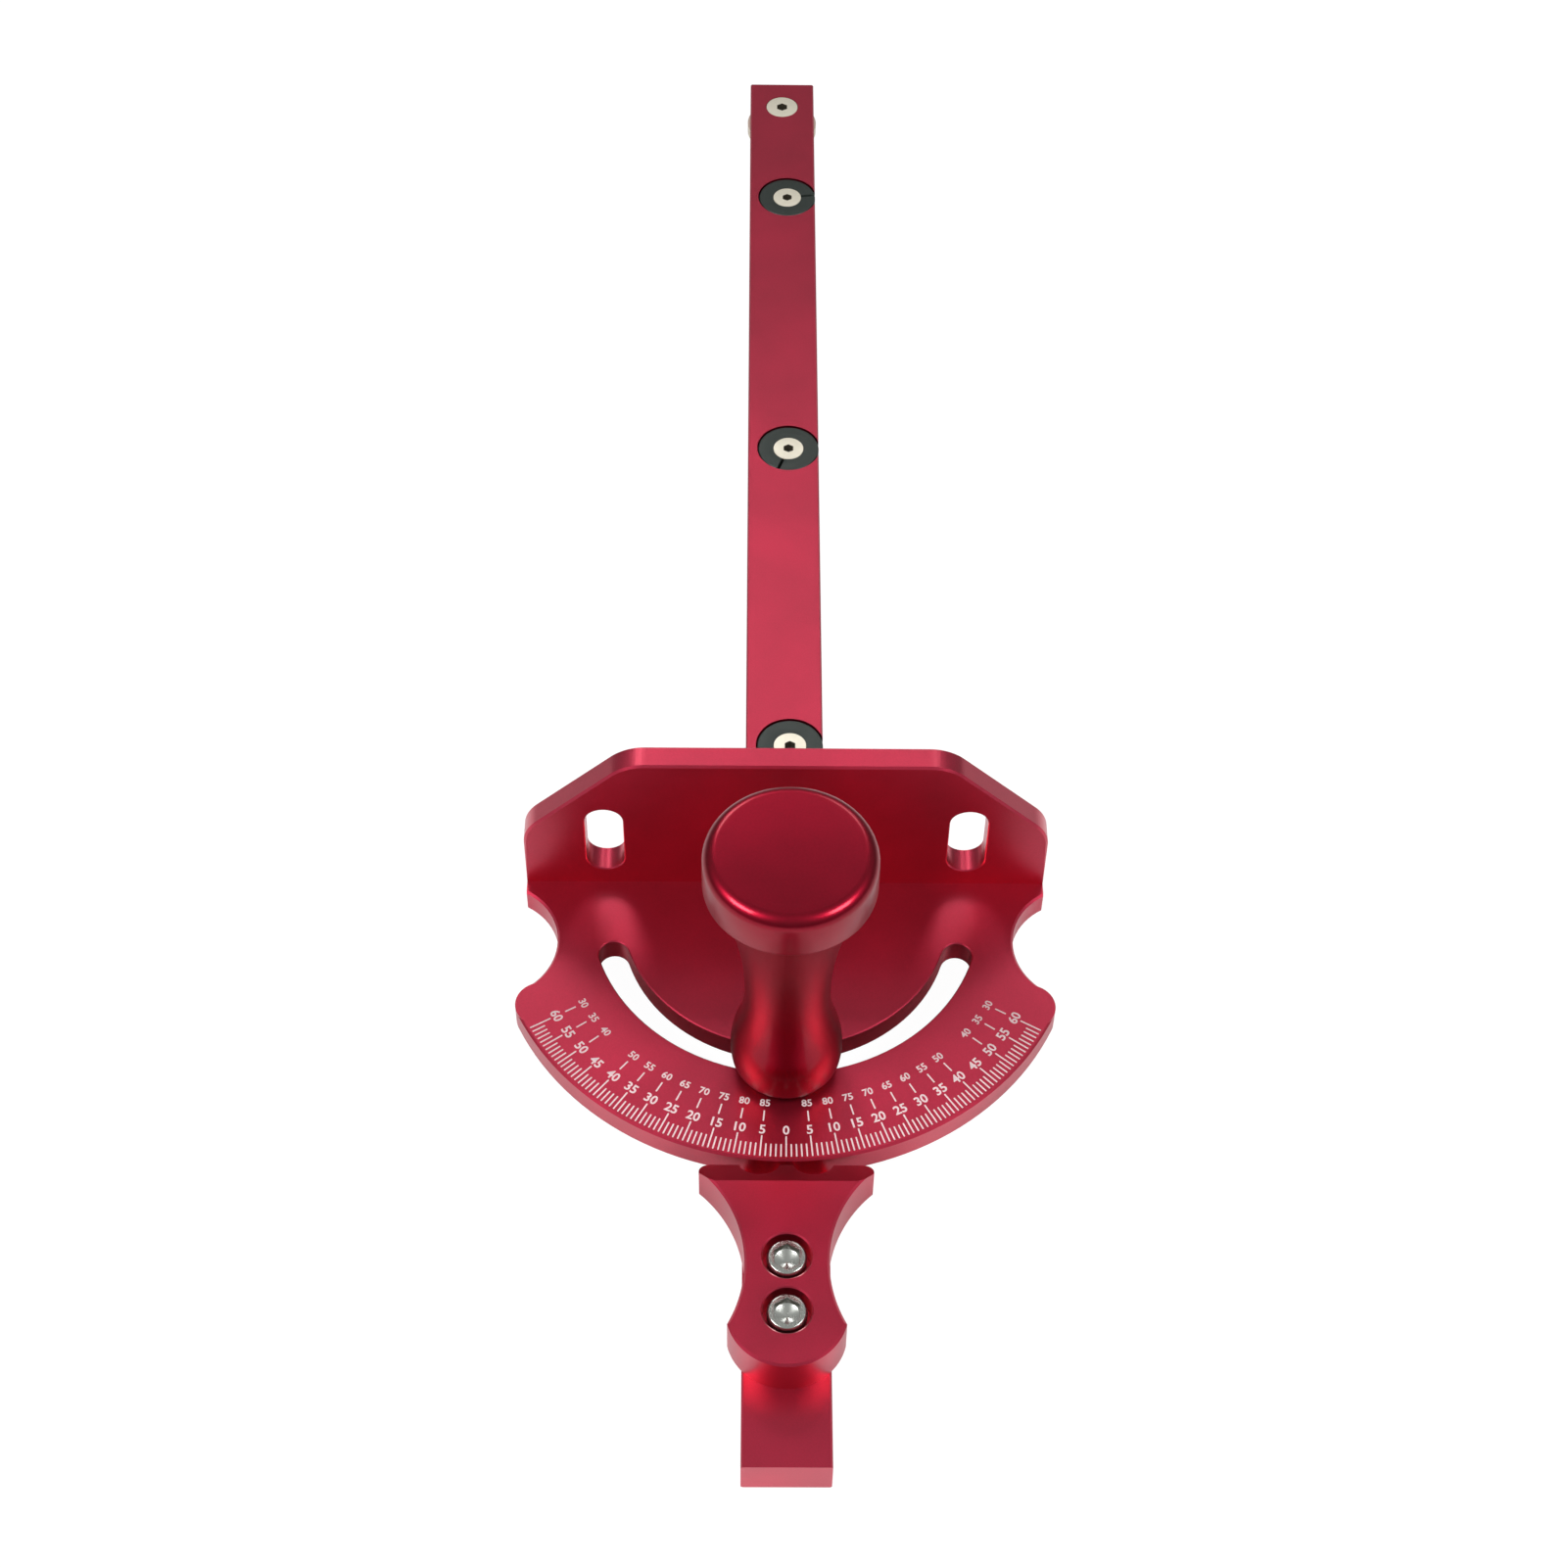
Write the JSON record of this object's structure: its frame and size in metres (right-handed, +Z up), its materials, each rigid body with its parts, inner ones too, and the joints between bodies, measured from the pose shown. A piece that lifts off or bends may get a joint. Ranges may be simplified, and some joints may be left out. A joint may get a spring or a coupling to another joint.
{
  "type": "mitre gauge",
  "caption": "Woodworking mitre gauge: a long guide bar carries a swinging L-shaped head with a degree scale, an arc slot, a clamp handle and a pointer block.",
  "frame": {"origin": "on the pivot axis of the head, at the underside of the bar", "axes": "+Y along the bar towards its long end, +Z up out of the slot, +X towards the side where the expansion washers bear"},
  "size_m": [0.1228, 0.45, 0.093],
  "materials": {
    "anodised_red": "bead-blasted and anodised, satin",
    "polished_steel": "polished",
    "nickel_plate": "dull plated",
    "bronze": "turned",
    "dark_nylon": "moulded"
  },
  "bodies": {
    "bar": {"bar": "anodised_red", "index_block": "anodised_red", "index_screw_rear": "polished_steel", "index_screw_front": "polished_steel", "pivot_bush": "bronze", "pivot_washer": "polished_steel", "pivot_spring_washer": "polished_steel", "pivot_screw": "polished_steel", "expansion_washer_near": "dark_nylon", "expansion_washer_middle": "dark_nylon", "expansion_washer_far": "dark_nylon", "t_slot_washer": "nickel_plate", "t_slot_screw": "nickel_plate"},
    "head": {"head": "anodised_red"},
    "clamp_washer": {"clamp_washer": "polished_steel"},
    "handle": {"handle": "anodised_red", "lock_stud": "polished_steel"},
    "adjuster_near": {"adjust_screw_near": "nickel_plate"},
    "adjuster_middle": {"adjust_screw_middle": "nickel_plate"},
    "adjuster_far": {"adjust_screw_far": "nickel_plate"}
  },
  "joints": [
    {"name": "head_swing", "type": "hinge", "parent": "bar", "child": "head", "pos_m": [0, 0, 0.0125], "axis": [0, 0, 1], "range_deg": [-70, 70]},
    {"name": "clamp_lift", "type": "slide", "parent": "bar", "child": "clamp_washer", "axis": [0, 0, 1], "range_m": [0, 0.002]},
    {"name": "handle_turn", "type": "hinge", "parent": "clamp_washer", "child": "handle", "pos_m": [0, -0.0415, 0.0165], "axis": [0, 0, 1], "range_deg": [0, 720]},
    {"name": "adjuster_near_turn", "type": "hinge", "parent": "bar", "child": "adjuster_near", "pos_m": [0.0014, 0.0545, 0.0093], "axis": [0, 0, 1], "range_deg": [-180, 180]},
    {"name": "adjuster_middle_turn", "type": "hinge", "parent": "bar", "child": "adjuster_middle", "pos_m": [0.0014, 0.158, 0.0093], "axis": [0, 0, 1], "range_deg": [-180, 180]},
    {"name": "adjuster_far_turn", "type": "hinge", "parent": "bar", "child": "adjuster_far", "pos_m": [0.0014, 0.2615, 0.0093], "axis": [0, 0, 1], "range_deg": [-180, 180]}
  ],
  "couplings": [
    {"joint": "clamp_lift", "follows": "handle_turn", "m_per_rad": 0.000159}
  ]
}
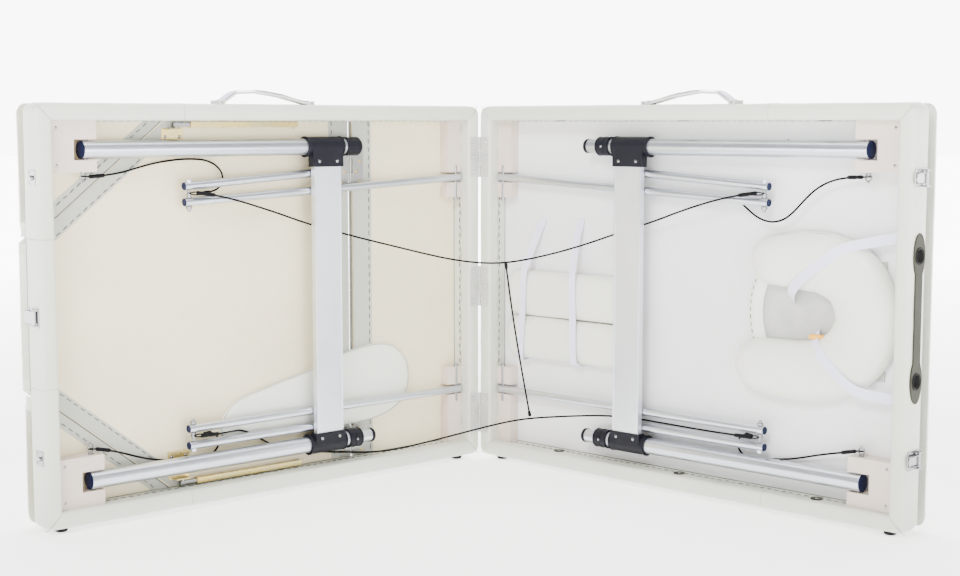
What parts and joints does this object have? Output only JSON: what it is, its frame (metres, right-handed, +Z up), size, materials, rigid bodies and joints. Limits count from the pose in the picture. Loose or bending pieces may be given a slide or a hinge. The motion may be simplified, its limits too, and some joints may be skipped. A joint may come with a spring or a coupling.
{
  "type": "portable folding massage table",
  "caption": "Two-part folding massage table on its side, half open, with telescopic legs, cable bracing, a lifting backrest and stored face cradle, bolster and arm pad.",
  "frame": {"origin": "on the floor under the middle of the standing table", "axes": "+Z up; the table stands on one long side on its rubber feet; the fold's pin runs along +Z at the back (+Y); both halves open towards -Y, the backrest half towards -X and the face-cradle half towards +X"},
  "size_m": [1.5037, 0.7081, 0.733],
  "materials": {
    "ivory_leather": "soft satin polyurethane leather",
    "cream_ply": "smooth painted or laminated plywood",
    "white_ply": "smooth white plywood",
    "beige_blocks": "painted hardwood",
    "zinc_bolts": "zinc plated",
    "steel_hinges": "nickel plated",
    "ivory_leaves": "ivory powder coat",
    "aluminium_tube": "satin anodised",
    "dark_plastic": "moulded",
    "navy_plugs": "moulded",
    "gold_zinc": "yellow zinc plated",
    "bright_steel": "drawn steel",
    "chrome_hardware": "polished",
    "white_handle": "soft webbing in moulded ends",
    "dark_rubber": "moulded",
    "pale_platform": "moulded",
    "white_elastic": "woven elastic",
    "olive_plastic": "moulded",
    "black_coated_wire": "coated steel wire rope"
  },
  "bodies": {
    "left": {"left_rails": "ivory_leather", "left_panels": "cream_ply", "seat_cushion": "ivory_leather", "corner_pads": "ivory_leather", "left_blocks": "beige_blocks", "left_bolts": "zinc_bolts", "left_fold_leaves": "ivory_leaves", "back_leaves_fixed": "steel_hinges", "left_end_hardware": "chrome_hardware", "left_handle": "white_handle", "left_bumpers": "dark_rubber", "arm_pads": "ivory_leather", "top_cable": "black_coated_wire", "bottom_cable": "black_coated_wire", "cross_cable": "black_coated_wire", "left_upper_cable": "black_coated_wire", "left_lower_cable": "black_coated_wire"},
    "right": {"right_rails": "ivory_leather", "right_panel": "white_ply", "head_cushion": "ivory_leather", "right_blocks": "beige_blocks", "right_bolts": "zinc_bolts", "right_fold_leaves": "ivory_leaves", "right_latch_bases": "chrome_hardware", "right_handle": "white_handle", "right_bumpers": "dark_rubber", "bolster": "ivory_leather", "cradle_pad": "ivory_leather", "cradle_platform": "pale_platform", "straps": "white_elastic", "grip_plate_and_grommets": "olive_plastic", "right_upper_cable": "black_coated_wire", "right_lower_cable": "black_coated_wire"},
    "backrest": {"back_panel": "cream_ply", "back_cushion": "ivory_leather", "back_leaves_moving": "steel_hinges", "support_plates": "gold_zinc"},
    "left_legs": {"left_leg_tubes": "aluminium_tube", "left_leg_plugs": "navy_plugs", "left_connectors": "dark_plastic", "left_crossbar": "aluminium_tube"},
    "right_legs": {"right_leg_tubes": "aluminium_tube", "right_leg_plugs": "navy_plugs", "right_connectors": "dark_plastic", "right_crossbar": "aluminium_tube"},
    "left_upper_foot": {"left_upper_foot": "aluminium_tube"},
    "left_lower_foot": {"left_lower_foot": "aluminium_tube"},
    "right_upper_foot": {"right_upper_foot": "aluminium_tube"},
    "right_lower_foot": {"right_lower_foot": "aluminium_tube"},
    "left_long": {"left_long_struts": "aluminium_tube", "left_knee_bolts": "zinc_bolts"},
    "right_long": {"right_long_struts": "aluminium_tube", "right_knee_bolts": "zinc_bolts"},
    "left_short": {"left_short_struts": "aluminium_tube"},
    "right_short": {"right_short_struts": "aluminium_tube"},
    "support_arms": {"support_channels": "gold_zinc"},
    "support_slides": {"support_slides": "bright_steel"},
    "upper_latch_lever": {"upper_latch_lever": "chrome_hardware"},
    "lower_latch_lever": {"lower_latch_lever": "chrome_hardware"},
    "backrest_latch_lever": {"backrest_latch_lever": "chrome_hardware"}
  },
  "joints": [
    {"name": "fold", "type": "hinge", "parent": "left", "child": "right", "pos_m": [0, 0.288, 0.35], "axis": [0, 0, 1], "range_deg": [-95, 85], "deforming": ["top_cable", "bottom_cable", "cross_cable"]},
    {"name": "left_legs_swing", "type": "hinge", "parent": "left", "child": "left_legs", "pos_m": [-0.64195, -0.26959, 0.356], "axis": [0, 0, -1], "range_deg": [0, 85], "deforming": ["left_upper_cable", "left_lower_cable"]},
    {"name": "right_legs_swing", "type": "hinge", "parent": "right", "child": "right_legs", "pos_m": [0.64195, -0.26959, 0.356], "axis": [0, 0, 1], "range_deg": [0, 85], "deforming": ["right_upper_cable", "right_lower_cable"]},
    {"name": "left_long_swing", "type": "hinge", "parent": "left", "child": "left_long", "pos_m": [-0.04746, 0.28059, 0.356], "axis": [0, 0, 1], "range_deg": [0, 33.26]},
    {"name": "left_short_swing", "type": "hinge", "parent": "left_legs", "child": "left_short", "pos_m": [-0.27749, 0.0698, 0.356], "axis": [0, 0, -1], "range_deg": [0, 61.78]},
    {"name": "left_upper_foot_slide", "type": "slide", "parent": "left_legs", "child": "left_upper_foot", "axis": [0.7373, 0.6756, 0], "range_m": [0, 0.18]},
    {"name": "left_lower_foot_slide", "type": "slide", "parent": "left_legs", "child": "left_lower_foot", "axis": [0.7373, 0.6756, 0], "range_m": [0, 0.15]},
    {"name": "right_long_swing", "type": "hinge", "parent": "right", "child": "right_long", "pos_m": [0.04746, 0.28059, 0.356], "axis": [0, 0, -1], "range_deg": [0, 33.26]},
    {"name": "right_short_swing", "type": "hinge", "parent": "right_legs", "child": "right_short", "pos_m": [0.27749, 0.0698, 0.356], "axis": [0, 0, 1], "range_deg": [0, 61.78]},
    {"name": "right_upper_foot_slide", "type": "slide", "parent": "right_legs", "child": "right_upper_foot", "axis": [-0.7373, 0.6756, 0], "range_m": [0, 0.15]},
    {"name": "right_lower_foot_slide", "type": "slide", "parent": "right_legs", "child": "right_lower_foot", "axis": [-0.7373, 0.6756, 0], "range_m": [0, 0.15]},
    {"name": "backrest_lift", "type": "hinge", "parent": "left", "child": "backrest", "pos_m": [-0.24268, 0.12951, 0.356], "axis": [0, 0, -1], "range_deg": [0, 60]},
    {"name": "support_arms_swing", "type": "hinge", "parent": "left", "child": "support_arms", "pos_m": [-0.33641, 0.03345, 0.356], "axis": [0, 0, -1], "range_deg": [0, 79.33]},
    {"name": "support_slides_draw", "type": "slide", "parent": "support_arms", "child": "support_slides", "axis": [-0.7373, -0.6756, 0], "range_m": [0, 0.09262]},
    {"name": "upper_latch_lever_turn", "type": "hinge", "parent": "right", "child": "upper_latch_lever", "pos_m": [0.72557, -0.32858, 0.589], "axis": [0, 0, 1], "range_deg": [0, 80]},
    {"name": "lower_latch_lever_turn", "type": "hinge", "parent": "right", "child": "lower_latch_lever", "pos_m": [0.72557, -0.32858, 0.13], "axis": [0, 0, 1], "range_deg": [0, 80]},
    {"name": "backrest_latch_lever_turn", "type": "hinge", "parent": "left", "child": "backrest_latch_lever", "pos_m": [-0.71237, -0.34225, 0.362], "axis": [0, 0, 1], "range_deg": [0, 80]}
  ],
  "couplings": [
    {"joint": "left_long_swing", "follows": "left_legs_swing", "ratio": 0.39103},
    {"joint": "left_short_swing", "follows": "left_legs_swing", "ratio": 0.72662},
    {"joint": "right_long_swing", "follows": "right_legs_swing", "ratio": 0.39103},
    {"joint": "right_short_swing", "follows": "right_legs_swing", "ratio": 0.72662},
    {"joint": "support_arms_swing", "follows": "backrest_lift", "ratio": 1.3218},
    {"joint": "support_slides_draw", "follows": "backrest_lift", "m_per_rad": 0.088426}
  ]
}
-=-=-=-=-
Track down all lines above with the string "handed" and copy them.

Write the JSON record of this object's structure: its frame and size in metres (right-handed, +Z up), its materials, each rigid body with its parts, inner ones too, and the joints between bodies, measured from the pose shown. A piece that lifts off or bends may get a joint. Ranges may be simplified, and some joints may be left out. A joint may get a spring or a coupling to another joint.
What parts and joints does this object have? Output only JSON: what it is, its frame (metres, right-handed, +Z up), size, materials, rigid bodies and joints. Limits count from the pose in the picture. Loose or bending pieces may be given a slide or a hinge. The motion may be simplified, its limits too, and some joints may be skipped. A joint may come with a spring or a coupling.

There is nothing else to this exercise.